Exercise directions:
Where a line contains the word "before", copy that line.

Supplied data:
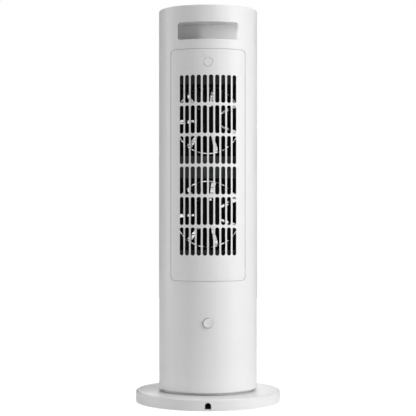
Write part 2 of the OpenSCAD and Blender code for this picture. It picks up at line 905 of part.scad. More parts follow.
// A leaf spring: its turned-up tip holds the panel's boss, and the button's wedge rides over its
// hump and pushes the tip down
module panel_latch() {
    z = latch_z;
    top = latch_z + latch_t;
    color(steel) side_profile(4.5) polygon([
        [latch_y0, z], [latch_y0, top], [46.5, top], [48, top + 1.5], [49.1, top + 1.5],
        [50.6, top], [58.3, top], [58.3, top + 1.3], [58.9, top + 1.3], [58.9, z]
    ]);
}

// ---------- fans ----------

module fan_carrier() {
    z0 = lower_shelf_z + shelf_t;
    z1 = upper_shelf_z;
    color(dark_grey) difference() {
        translate([-duct_x0, carrier_y0, z0]) cube([2 * duct_x0, carrier_t, z1 - z0]);
        for (z = fan_z)
            translate([-carrier_open_half, carrier_y0 - cut, z - carrier_open_half])
                cube([2 * carrier_open_half, carrier_t + 2 * cut, 2 * carrier_open_half]);
    }
}

module fan_frame(z) {
    color(black) along_y(z, fan_y0) union() {
        difference() {
            linear_extrude(height = fan_depth) rounded_rect(fan_half - 1.2, fan_half, fan_corner_r);
            translate([0, 0, -cut]) cylinder(r = duct_r, h = fan_depth + 2 * cut);
            for (sx = [-1, 1], sy = [-1, 1])
                translate([sx * fan_hole_x, sy * fan_hole_z, -cut])
                    cylinder(r = 1.5, h = fan_depth + 2 * cut);
        }
        cylinder(r = fan_motor_r + 2, h = fan_strut_t);
        for (i = [0 : 3])
            rotate([0, 0, 90 * i + 45]) translate([0, -2.5, 0]) cube([duct_r + 1, 5, fan_strut_t]);
    }
}

module fan_motor(z) {
    color(brass) along_y(z, fan_y0 + fan_strut_t) difference() {
        cylinder(r = fan_motor_r, h = 16.5);
        translate([0, 0, 1.5]) cylinder(r = fan_shaft_r + 0.06, h = 20);
    }
}

module impeller(z) {
    pitch = 360 / fan_blades;
    width_deg = asin(blade_width / (blade_tip_r * 0.8));
    sweep = pitch - blade_gap_deg - width_deg;
    color(black) along_y(z) rotate([0, 0, blade_start_deg]) union() {
        translate([0, 0, fan_hub_y0]) difference() {
            cylinder(r = fan_hub_r, h = fan_hub_y1 - fan_hub_y0);
            translate([0, 0, -cut])
                cylinder(r = fan_hub_r - fan_hub_wall, h = fan_hub_y1 - fan_hub_y0 - 2 + cut);
        }
        for (i = [0 : fan_blades - 1])
            rotate([0, 0, i * pitch])
                translate([0, 0, blade_y0])
                    linear_extrude(height = blade_h - 0.5, twist = -sweep, slices = 12, segments = 6)
                        translate([fan_hub_r - 1.2, -blade_width / 2])
                            square([blade_tip_r - fan_hub_r + 1.2, blade_width]);
    }
}

module fan_shaft(z) {
    color(steel) along_y(z, fan_y0 + fan_strut_t + 2)
        cylinder(r = fan_shaft_r, h = fan_hub_y1 - 2 - fan_y0 - fan_strut_t - 2);
}

// A fan's four screw places, each with +Z into the frame from its front face
module fan_corners(z) {
    for (sx = [-1, 1], sz = [-1, 1])
        translate([sx * fan_hole_x, 0, sz * fan_hole_z]) along_y(z, fan_y0) children();
}

// ---------- heater ----------

module duct_walls() {
    z0 = lower_shelf_z + shelf_t;
    color(dark_grey) for (s = [-1, 1])
        translate([s > 0 ? duct_x0 : -duct_x1, -duct_half_y, z0])
            cube([duct_x1 - duct_x0, 2 * duct_half_y, upper_shelf_z - z0]);
}

module heater_end_caps() {
    depth = heater_depth + 4;
    color([0.80, 0.76, 0.66]) for (z = [heater_z0 - cap_h, heater_z1])
        translate([-duct_x0, heater_y0 - 2, z]) cube([2 * duct_x0, depth, cap_h]);
}

// Left edge of each heating bar
function bar_x(i) = -heater_half_w + fin_w + i * (bar_w + fin_w);

module heater_tubes() {
    wall = 0.7;
    h = heater_z1 - heater_z0;
    color(aluminium) for (i = [0 : heater_bars - 1])
        difference() {
            translate([bar_x(i), heater_y0, heater_z0]) cube([bar_w, heater_depth, h]);
            translate([bar_x(i) + wall, heater_y0 + wall, heater_z0 - cut])
                cube([bar_w - 2 * wall, heater_depth - 2 * wall, h + 2 * cut]);
        }
}

module ceramic_plates() {
    h = heater_z1 - heater_z0;
    plate_h = h / plates_per_bar;
    color([0.30, 0.29, 0.28]) for (i = [0 : heater_bars - 1], k = [0 : plates_per_bar - 1])
        translate([bar_x(i) + 0.8, heater_y0 + 2, heater_z0 + k * plate_h + 0.4])
            cube([bar_w - 1.6, heater_depth - 4, plate_h - 0.8]);
}

// One corrugated strip: the ribbon runs up the column and folds back at each side
module fin_strip() {
    half_wave = fin_wave / 2;
    folds = floor((heater_z1 - heater_z0 - 2) / half_wave);
    half_w = fin_w / 2 - 0.05;
    lean = fin_t / sin(atan(half_wave / (2 * half_w)));
    z0 = (heater_z1 - heater_z0 - folds * half_wave) / 2;
    function left_side(i) = [i % 2 == 0 ? -half_w : half_w - lean, z0 + i * half_wave];
    function right_side(i) = [i % 2 == 0 ? -half_w + lean : half_w, z0 + i * half_wave];
    linear_extrude(height = heater_depth - 1)
        polygon(concat(
            [for (i = [0 : folds]) left_side(i)],
            [for (i = [folds : -1 : 0]) right_side(i)]
        ));
}

module heater_fins() {
    color(aluminium) for (c = [0 : fin_columns - 1])
        translate([-heater_half_w + fin_w / 2 + c * (fin_w + bar_w), heater_y1 - 0.5, heater_z0])
            rotate([90, 0, 0]) fin_strip();
}

module heater_terminals() {
    color(brass) for (i = [0 : heater_bars - 1])
        translate([bar_x(i) + bar_w / 2 - 0.4, -8, heater_z0 - cap_h - 8]) cube([0.8, 6.3, 8]);
}

module thermal_cutout() {
    color(black) translate([30, -4, heater_z1 + cap_h]) union() {
        cylinder(r = 8, h = 3.6);
        translate([-13, -1.5, 0]) cube([26, 3, 0.8]);
    }
}

module outlet_sensor() {
    color(black) translate([-20, -44, upper_shelf_z - 12]) cylinder(r = 1.6, h = 12);
    color(steel) translate([-20, -44, upper_shelf_z - 12]) sphere(r = 2);
}

// Leads from the control board up through the lower shelf to the heater's terminals
module heater_leads() {
    lead_r = 1.3;
    color([0.75, 0.12, 0.10]) for (s = [-1, 1])
        swept_tube([
            [s * 20, -14, 153], [s * 21, -17, 160], [s * 26, -21, 168], [s * 29, -24, 178],
            [s * 29, -24, 190], [s * 26, -20, 193], [s * 21, -13, 192.4], [s * 17, -9.5, 191.6]
        ], lead_r, 8, [1, 0, 0]);
}

// The supply's inner lead: from the gland, through the spindle's slot and up its bore to the board
module supply_lead() {
    color(dark_grey) swept_tube([
        [0, 82, notch_z], [0, 74, notch_z + 0.3], [0, 50, 9.4], [0, 30, 9.6], [0, 18, 9.6],
        [0, 9, 9.8], [0, 4, 11], [0, 1, 14], [0, 0, 19], [0, 0, 42], [1, -1, 50],
        [5, -5, 56], [11, -8, 60], [18, -9, 63], [24, -8, 66]
    ], 2, 10, [1, 0, 0]);
}

// ---------- what is drawn ----------

base_cover();
base_plate();
base_ballast();
rubber_feet();
base_screws();
cord_gland();
tipover_switch();
tipover_plunger();
tipover_spring();
spindle();
fixed_gear();
spindle_nut();
bearing_cage();
bearing_balls();
drive_pinion();
tower_shell();
turntable_plate();
top_cap();
control_glass();
touch_board();
grip_cup();
outlet_grille();
display_window();
display_board();
lower_shelf();
upper_shelf();
side_rails();
tower_screws();
swing_motor();
motor_bracket();
main_board();
board_parts();
board_tray();
power_switch();
switch_bracket();
power_button();
power_spring();
intake_panel();
release_button();
release_spring();
panel_latch();
fan_carrier();
fan_frame(fan_z[1]);  // fan_frame_upper
fan_frame(fan_z[0]);  // fan_frame_lower
fan_motor(fan_z[1]);  // fan_motor_upper
fan_motor(fan_z[0]);  // fan_motor_lower
impeller(fan_z[1]);  // impeller_upper
impeller(fan_z[0]);  // impeller_lower
fan_shaft(fan_z[1]);  // fan_shaft_upper
fan_shaft(fan_z[0]);  // fan_shaft_lower
duct_walls();
heater_end_caps();
heater_tubes();
ceramic_plates();
heater_fins();
heater_terminals();
thermal_cutout();
outlet_sensor();
heater_leads();
supply_lead();
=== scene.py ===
# %% [markdown]
# # A ceramic tower heater, from its frame to its finish
# The heater is a white plastic tower on a round swivelling base. Its parts, sizes and joints
# come from a finished mechanical model, which this lesson loads and never moves. What is made
# here is everything the eye judges: rounded edges, blades with a real twist, the grain of
# moulded plastic, the shine of rolled aluminium, the light and the camera.

# %% Load the mechanical model
import json
import math
import bmesh
import bpy
from mathutils import Matrix, Vector


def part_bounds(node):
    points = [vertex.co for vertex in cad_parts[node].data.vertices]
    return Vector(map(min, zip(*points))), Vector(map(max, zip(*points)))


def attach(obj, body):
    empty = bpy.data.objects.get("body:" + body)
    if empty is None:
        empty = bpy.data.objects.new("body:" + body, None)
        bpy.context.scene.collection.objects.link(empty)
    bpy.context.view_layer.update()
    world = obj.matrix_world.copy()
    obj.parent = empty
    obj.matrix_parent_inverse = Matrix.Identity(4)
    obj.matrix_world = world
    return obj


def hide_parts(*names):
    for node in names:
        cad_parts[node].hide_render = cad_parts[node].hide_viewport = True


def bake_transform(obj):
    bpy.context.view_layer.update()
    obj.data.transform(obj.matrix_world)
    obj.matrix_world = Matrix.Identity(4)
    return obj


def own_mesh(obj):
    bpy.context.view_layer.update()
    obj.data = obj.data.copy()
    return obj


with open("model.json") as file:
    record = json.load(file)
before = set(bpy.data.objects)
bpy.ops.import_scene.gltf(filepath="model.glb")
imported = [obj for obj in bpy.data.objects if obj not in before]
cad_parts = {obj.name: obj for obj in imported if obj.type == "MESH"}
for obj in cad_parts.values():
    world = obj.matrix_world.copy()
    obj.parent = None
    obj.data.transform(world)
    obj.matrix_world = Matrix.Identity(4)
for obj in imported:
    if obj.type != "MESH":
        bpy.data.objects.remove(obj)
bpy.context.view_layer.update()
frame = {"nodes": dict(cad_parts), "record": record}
nodes = frame["nodes"]

# %% [markdown]
# ## The few sizes everything else is worked out from
# A piece that is made here has to fit the mechanical model to a fraction of a millimetre. So
# the tower's radius and height are read from the box of the part itself instead of being typed
# in again. Pieces are drawn in millimetres, which MM turns into metres. The camera, the lamps
# and the floor are placed in metres.

# %% Sizes from the parts' own boxes
MM = 0.001


def part_box(name):
    """The lowest and highest corner of a part, and its middle, in metres."""
    low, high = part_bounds(name)
    return low, high, (low + high) / 2


shell_high = part_box("tower_shell")[1]
SHELL_R = round(shell_high.y / MM, 3)
SHELL_TOP = shell_high.z / MM
SHELL_WALL = 2.6
print("tower radius:", SHELL_R, "mm, top:", round(SHELL_TOP, 2), "mm")

# %% [markdown]
# ## The camera
# The heater is looked at from behind, from far enough away that the tower's sides stay nearly
# parallel. A long lens at about half the heater's height, held level, does that. The camera
# looks along -Y, so it stands at +Y.

# %% A level camera behind the heater
VIEW_DISTANCE = 1.788
VIEW_HEIGHT = 0.268
SENSOR_WIDTH = 36
LENS = 111.2
camera_data = bpy.data.cameras.new("camera")
camera_data.sensor_width = SENSOR_WIDTH
camera_data.lens = LENS
camera = bpy.data.objects.new("camera", camera_data)
camera.location = (0, VIEW_DISTANCE, VIEW_HEIGHT)
camera.rotation_euler = (math.radians(90), 0, math.radians(180))
bpy.context.scene.collection.objects.link(camera)
bpy.context.scene.camera = camera
print("camera at", tuple(round(c, 3) for c in camera.location))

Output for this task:
before = set(bpy.data.objects)
imported = [obj for obj in bpy.data.objects if obj not in before]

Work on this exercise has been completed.